Computational psychiatry provides a powerful new approach for linking the behavioral manifestations of addiction to their precise cognitive and neurobiological substrates. However, this emerging area of research is still limited in important ways. While research has identified features of reinforcement learning and decision-making in substance users that differ from health, less emphasis has been placed on capturing addiction cycles/states dynamically, within-person. In addition, the focus on few behavioral variables at a time has precluded more detailed consideration of related processes and heterogeneous clinical profiles. We propose that a longitudinal and multidimensional examination of value-based processes, a type of dynamic ‘computational fingerprint’, will provide a more complete understanding of addiction as well as aid in developing better tailored and timed interventions.

Introduction

Reinforcement learning and decision-making — collectively, ‘value-based decision-making’ [1] — are integral to adaptive behavior in everyday life. Value-based decision-making comprises a feedback loop whereby the values of candidate actions are learned and updated through experience, and used to guide behavior that maximizes utility (and minimizes disutility). Disruption in value-based decision-making is considered a key factor in the development and maintenance of addiction [2, 3, 4], across people with substance use disorders (SUD) [5] and laboratory animals exposed to drugs of abuse [6,7], but the specific contributing mechanisms remain unknown. Decision-making biases in addiction may be due to disruption in distinct components of learning, such as error encoding or value updating, or subjective preferences that are not readily observable in coarse behavioral performance measures. The nascent field of computational psychiatry applies formal models to understand the precise mechanisms (or ‘failure modes’) that give rise to pathological behavior in psychiatric conditions [8,9,10^••]. While there is no consensus on what qualifies as computational psychiatry, here we take this term to mean a mathematically rigorous understanding of the latent drivers of behavior. Findings from theory-driven computational psychiatry [11] suggest models that focus on algorithmic processes of value-based decision-making (Box 1) are well-suited to identify the specific components of reinforcement learning and decision-making that characterize SUD. This is exciting as such mechanistic research can bridge the behavioral manifestations of SUD with underlying neurobiology, providing fertile ground for cross-species translation [12, 13, 14, 15, 16]. Computational theoretical models thus hold promise as tools to provide additional mechanistic insight into SUD diagnosis and prognosis, and to help guide personalized treatments based on the latent variables governing individual behavior.

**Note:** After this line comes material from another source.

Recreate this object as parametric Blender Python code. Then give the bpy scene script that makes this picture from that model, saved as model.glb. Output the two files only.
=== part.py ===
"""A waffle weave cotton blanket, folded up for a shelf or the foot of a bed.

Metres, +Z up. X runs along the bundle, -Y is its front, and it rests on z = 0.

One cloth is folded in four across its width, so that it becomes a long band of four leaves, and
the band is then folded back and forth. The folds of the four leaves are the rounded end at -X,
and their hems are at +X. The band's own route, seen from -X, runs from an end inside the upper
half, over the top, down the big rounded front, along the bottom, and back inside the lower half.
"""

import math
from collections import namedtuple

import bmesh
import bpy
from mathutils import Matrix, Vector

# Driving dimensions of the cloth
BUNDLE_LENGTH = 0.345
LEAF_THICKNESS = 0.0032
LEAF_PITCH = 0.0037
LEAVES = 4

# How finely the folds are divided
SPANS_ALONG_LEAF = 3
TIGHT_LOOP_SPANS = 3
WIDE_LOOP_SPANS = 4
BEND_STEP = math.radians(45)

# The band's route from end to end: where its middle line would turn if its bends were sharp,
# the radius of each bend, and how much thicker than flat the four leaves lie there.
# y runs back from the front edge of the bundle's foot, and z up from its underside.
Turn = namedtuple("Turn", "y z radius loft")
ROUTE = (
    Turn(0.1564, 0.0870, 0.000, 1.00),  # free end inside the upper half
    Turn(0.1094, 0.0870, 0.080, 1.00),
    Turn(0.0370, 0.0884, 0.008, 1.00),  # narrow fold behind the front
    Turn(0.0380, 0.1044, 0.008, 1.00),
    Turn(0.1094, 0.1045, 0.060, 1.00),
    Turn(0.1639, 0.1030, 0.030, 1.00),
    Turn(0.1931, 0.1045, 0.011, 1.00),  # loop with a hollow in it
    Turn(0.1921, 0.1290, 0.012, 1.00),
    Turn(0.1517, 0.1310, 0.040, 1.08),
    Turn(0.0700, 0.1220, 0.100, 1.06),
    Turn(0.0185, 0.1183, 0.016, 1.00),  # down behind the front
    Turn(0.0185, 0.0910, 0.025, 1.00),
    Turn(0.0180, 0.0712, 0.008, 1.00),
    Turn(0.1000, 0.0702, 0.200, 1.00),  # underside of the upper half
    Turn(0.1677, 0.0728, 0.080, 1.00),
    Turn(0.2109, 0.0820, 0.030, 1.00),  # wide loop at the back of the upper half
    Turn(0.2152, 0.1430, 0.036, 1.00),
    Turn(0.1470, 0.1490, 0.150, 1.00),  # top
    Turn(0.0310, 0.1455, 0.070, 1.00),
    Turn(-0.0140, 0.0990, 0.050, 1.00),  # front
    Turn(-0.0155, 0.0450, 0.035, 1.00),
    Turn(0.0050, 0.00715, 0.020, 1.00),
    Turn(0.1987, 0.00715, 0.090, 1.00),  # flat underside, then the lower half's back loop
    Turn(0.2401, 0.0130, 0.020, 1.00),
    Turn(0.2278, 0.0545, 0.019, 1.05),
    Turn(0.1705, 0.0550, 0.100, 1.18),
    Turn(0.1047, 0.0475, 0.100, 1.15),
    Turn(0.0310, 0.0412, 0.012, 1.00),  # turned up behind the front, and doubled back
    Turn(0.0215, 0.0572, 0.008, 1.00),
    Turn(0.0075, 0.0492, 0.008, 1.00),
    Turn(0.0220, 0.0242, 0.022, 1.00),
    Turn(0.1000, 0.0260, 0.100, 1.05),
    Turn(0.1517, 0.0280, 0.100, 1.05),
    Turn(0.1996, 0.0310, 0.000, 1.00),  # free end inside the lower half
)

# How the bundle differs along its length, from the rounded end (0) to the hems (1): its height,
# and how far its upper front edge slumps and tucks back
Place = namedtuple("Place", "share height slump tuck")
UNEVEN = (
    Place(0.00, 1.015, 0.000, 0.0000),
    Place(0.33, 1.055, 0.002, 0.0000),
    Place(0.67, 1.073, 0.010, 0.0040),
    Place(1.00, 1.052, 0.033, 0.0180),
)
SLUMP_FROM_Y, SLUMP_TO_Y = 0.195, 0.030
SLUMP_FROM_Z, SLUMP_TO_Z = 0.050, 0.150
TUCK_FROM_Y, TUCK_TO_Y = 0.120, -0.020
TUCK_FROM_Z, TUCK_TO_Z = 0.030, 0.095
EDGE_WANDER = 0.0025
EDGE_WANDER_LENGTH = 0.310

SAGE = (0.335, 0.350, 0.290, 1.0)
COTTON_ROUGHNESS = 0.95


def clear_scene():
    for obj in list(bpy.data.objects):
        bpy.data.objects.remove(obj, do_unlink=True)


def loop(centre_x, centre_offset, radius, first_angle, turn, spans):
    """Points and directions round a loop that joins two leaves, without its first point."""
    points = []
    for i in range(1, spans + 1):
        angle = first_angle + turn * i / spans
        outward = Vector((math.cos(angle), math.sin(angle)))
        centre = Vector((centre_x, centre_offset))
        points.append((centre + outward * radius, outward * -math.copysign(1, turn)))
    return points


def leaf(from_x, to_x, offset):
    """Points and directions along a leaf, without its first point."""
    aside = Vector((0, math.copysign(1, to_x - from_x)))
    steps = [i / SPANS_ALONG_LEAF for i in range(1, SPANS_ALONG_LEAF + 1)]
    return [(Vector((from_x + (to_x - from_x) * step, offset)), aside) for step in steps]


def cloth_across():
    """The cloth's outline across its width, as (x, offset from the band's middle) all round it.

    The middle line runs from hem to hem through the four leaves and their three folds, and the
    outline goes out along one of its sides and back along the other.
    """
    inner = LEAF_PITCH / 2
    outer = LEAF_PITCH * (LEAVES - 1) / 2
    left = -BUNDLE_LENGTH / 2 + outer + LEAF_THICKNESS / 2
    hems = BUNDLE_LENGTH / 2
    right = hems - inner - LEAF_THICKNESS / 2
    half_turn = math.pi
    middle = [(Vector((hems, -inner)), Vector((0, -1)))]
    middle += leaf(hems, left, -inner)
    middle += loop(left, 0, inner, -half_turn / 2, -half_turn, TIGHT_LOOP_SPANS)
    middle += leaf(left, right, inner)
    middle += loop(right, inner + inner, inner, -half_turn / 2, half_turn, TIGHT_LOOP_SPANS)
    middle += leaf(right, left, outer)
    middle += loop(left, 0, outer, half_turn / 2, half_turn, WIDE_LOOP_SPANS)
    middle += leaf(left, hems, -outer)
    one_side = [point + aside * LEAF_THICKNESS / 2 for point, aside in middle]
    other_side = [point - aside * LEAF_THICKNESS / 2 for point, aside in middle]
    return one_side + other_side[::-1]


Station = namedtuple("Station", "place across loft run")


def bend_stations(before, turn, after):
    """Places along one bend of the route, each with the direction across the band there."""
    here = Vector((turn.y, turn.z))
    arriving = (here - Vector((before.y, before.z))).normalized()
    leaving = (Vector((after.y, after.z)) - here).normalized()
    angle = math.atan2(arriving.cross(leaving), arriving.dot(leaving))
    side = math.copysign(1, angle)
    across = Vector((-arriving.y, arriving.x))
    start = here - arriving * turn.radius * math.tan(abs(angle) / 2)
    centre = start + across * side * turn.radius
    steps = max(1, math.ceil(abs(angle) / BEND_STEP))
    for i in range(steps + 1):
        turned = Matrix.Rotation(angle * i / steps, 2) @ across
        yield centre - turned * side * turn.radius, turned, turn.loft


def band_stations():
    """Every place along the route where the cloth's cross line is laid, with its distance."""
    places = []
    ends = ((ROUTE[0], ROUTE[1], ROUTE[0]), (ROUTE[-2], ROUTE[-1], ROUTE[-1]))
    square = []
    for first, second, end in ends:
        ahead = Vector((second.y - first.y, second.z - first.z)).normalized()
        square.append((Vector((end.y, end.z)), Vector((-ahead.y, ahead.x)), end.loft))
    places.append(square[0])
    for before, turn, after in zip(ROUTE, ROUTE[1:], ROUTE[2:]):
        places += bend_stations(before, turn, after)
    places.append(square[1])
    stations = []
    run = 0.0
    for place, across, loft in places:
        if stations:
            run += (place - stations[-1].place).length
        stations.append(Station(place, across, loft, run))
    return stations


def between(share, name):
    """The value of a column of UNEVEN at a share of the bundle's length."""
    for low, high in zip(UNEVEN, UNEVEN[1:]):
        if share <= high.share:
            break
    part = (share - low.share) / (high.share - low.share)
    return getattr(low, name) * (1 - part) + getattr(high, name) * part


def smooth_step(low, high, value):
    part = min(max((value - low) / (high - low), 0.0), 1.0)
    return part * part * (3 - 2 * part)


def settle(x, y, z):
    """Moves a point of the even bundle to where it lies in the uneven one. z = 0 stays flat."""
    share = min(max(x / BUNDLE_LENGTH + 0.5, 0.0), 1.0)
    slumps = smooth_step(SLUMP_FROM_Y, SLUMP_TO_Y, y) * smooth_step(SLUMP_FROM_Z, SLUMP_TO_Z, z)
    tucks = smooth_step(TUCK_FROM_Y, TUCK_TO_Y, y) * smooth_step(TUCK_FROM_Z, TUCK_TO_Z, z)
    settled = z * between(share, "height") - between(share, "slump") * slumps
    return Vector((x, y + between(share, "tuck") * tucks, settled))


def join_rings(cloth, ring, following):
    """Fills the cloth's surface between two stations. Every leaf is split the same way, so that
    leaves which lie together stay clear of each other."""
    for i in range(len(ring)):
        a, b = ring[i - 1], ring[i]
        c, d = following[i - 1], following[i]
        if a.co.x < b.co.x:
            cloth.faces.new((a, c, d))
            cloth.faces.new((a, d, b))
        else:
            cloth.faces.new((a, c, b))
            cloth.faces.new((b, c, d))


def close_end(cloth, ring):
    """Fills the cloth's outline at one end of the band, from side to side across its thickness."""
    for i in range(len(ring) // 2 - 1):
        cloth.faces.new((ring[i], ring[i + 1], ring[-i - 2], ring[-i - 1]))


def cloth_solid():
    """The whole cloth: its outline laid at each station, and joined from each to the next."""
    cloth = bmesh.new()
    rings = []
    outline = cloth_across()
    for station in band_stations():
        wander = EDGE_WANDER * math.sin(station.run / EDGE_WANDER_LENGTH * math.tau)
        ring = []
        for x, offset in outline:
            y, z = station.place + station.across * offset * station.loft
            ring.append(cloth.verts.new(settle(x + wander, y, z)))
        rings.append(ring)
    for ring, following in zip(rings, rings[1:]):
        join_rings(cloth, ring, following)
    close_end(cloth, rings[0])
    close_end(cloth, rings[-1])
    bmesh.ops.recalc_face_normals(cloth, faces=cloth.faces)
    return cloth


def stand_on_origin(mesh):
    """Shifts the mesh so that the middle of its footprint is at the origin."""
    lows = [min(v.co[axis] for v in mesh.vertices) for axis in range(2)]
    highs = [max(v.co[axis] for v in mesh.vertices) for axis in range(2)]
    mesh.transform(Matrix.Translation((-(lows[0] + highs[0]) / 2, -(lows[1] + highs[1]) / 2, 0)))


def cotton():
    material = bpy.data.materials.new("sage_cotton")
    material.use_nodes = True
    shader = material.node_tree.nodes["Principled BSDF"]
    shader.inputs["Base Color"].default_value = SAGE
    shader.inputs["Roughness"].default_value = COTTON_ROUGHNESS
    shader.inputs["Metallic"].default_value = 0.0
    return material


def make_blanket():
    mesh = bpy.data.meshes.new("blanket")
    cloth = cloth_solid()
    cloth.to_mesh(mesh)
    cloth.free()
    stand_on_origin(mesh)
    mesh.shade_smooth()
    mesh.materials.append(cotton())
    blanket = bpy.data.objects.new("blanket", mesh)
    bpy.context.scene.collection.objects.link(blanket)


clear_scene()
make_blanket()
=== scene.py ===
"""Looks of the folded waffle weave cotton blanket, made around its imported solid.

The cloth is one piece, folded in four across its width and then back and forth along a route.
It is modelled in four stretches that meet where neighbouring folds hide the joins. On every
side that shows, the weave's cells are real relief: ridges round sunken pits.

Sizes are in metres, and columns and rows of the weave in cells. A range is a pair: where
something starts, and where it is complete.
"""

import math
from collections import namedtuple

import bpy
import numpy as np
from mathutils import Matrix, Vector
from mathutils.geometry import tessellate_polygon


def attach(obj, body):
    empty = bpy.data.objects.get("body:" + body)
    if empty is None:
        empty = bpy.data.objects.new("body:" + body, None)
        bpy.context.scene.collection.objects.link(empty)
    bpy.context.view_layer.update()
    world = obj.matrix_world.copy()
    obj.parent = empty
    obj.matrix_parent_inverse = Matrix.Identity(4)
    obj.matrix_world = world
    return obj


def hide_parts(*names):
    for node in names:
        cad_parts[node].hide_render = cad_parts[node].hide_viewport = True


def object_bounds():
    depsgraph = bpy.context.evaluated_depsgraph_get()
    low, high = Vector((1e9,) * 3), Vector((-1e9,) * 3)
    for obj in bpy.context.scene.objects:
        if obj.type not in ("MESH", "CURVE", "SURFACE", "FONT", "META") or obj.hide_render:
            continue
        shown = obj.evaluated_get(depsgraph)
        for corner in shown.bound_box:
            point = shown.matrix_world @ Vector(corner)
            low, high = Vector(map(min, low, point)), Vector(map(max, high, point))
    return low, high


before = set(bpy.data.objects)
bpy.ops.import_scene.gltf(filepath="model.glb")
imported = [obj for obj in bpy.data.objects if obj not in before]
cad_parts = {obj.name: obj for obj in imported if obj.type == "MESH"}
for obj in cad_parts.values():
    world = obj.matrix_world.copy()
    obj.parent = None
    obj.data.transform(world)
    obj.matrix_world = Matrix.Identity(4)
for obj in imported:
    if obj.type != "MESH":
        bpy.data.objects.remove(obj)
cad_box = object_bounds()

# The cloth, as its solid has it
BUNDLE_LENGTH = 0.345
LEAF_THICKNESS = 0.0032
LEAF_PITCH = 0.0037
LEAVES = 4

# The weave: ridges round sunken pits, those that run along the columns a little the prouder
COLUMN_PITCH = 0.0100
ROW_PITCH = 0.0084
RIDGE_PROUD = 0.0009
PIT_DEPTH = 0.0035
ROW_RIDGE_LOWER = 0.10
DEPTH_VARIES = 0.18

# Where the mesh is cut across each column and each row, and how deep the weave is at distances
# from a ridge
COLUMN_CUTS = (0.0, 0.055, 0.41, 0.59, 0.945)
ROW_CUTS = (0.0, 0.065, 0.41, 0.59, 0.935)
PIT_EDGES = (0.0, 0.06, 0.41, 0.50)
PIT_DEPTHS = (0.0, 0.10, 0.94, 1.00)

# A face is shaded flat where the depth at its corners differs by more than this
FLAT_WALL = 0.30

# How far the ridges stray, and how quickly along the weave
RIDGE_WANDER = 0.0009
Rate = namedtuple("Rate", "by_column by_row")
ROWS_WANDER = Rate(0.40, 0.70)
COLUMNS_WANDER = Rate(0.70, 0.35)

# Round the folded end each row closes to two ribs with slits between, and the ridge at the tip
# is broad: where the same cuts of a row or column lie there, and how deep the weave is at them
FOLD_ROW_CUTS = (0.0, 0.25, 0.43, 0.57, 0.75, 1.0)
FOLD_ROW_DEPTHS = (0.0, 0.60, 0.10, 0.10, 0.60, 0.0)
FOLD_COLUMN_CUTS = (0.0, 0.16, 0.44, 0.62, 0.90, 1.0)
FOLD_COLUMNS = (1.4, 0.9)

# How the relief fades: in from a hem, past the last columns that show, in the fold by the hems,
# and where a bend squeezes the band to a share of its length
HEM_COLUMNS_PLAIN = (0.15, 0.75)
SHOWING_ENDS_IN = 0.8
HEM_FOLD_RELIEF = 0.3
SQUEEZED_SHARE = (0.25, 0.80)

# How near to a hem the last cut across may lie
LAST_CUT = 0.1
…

Here, we review recent theory-driven computational psychiatry studies of SUD primarily conducted with human subjects, highlighting the ways in which these studies have extended and refined our understanding of value-based decision-making processes in addiction. We focus on two key objectives of this work: to identify deviations from health (via case-control comparisons), and to map specific SUD symptoms and clinically relevant states onto specific model variables — the latter aimed at moving closer to understanding the most defining yet most elusive aspect of the disorder: its dynamic, cyclical course. We conclude by outlining two directions for future research. We propose that a holistic approach that expands the typical parameter space examined within the same individual, and the duration of observation, may better serve these critical objectives and significantly enhance the clinical impact of computational psychiatry for addiction applications.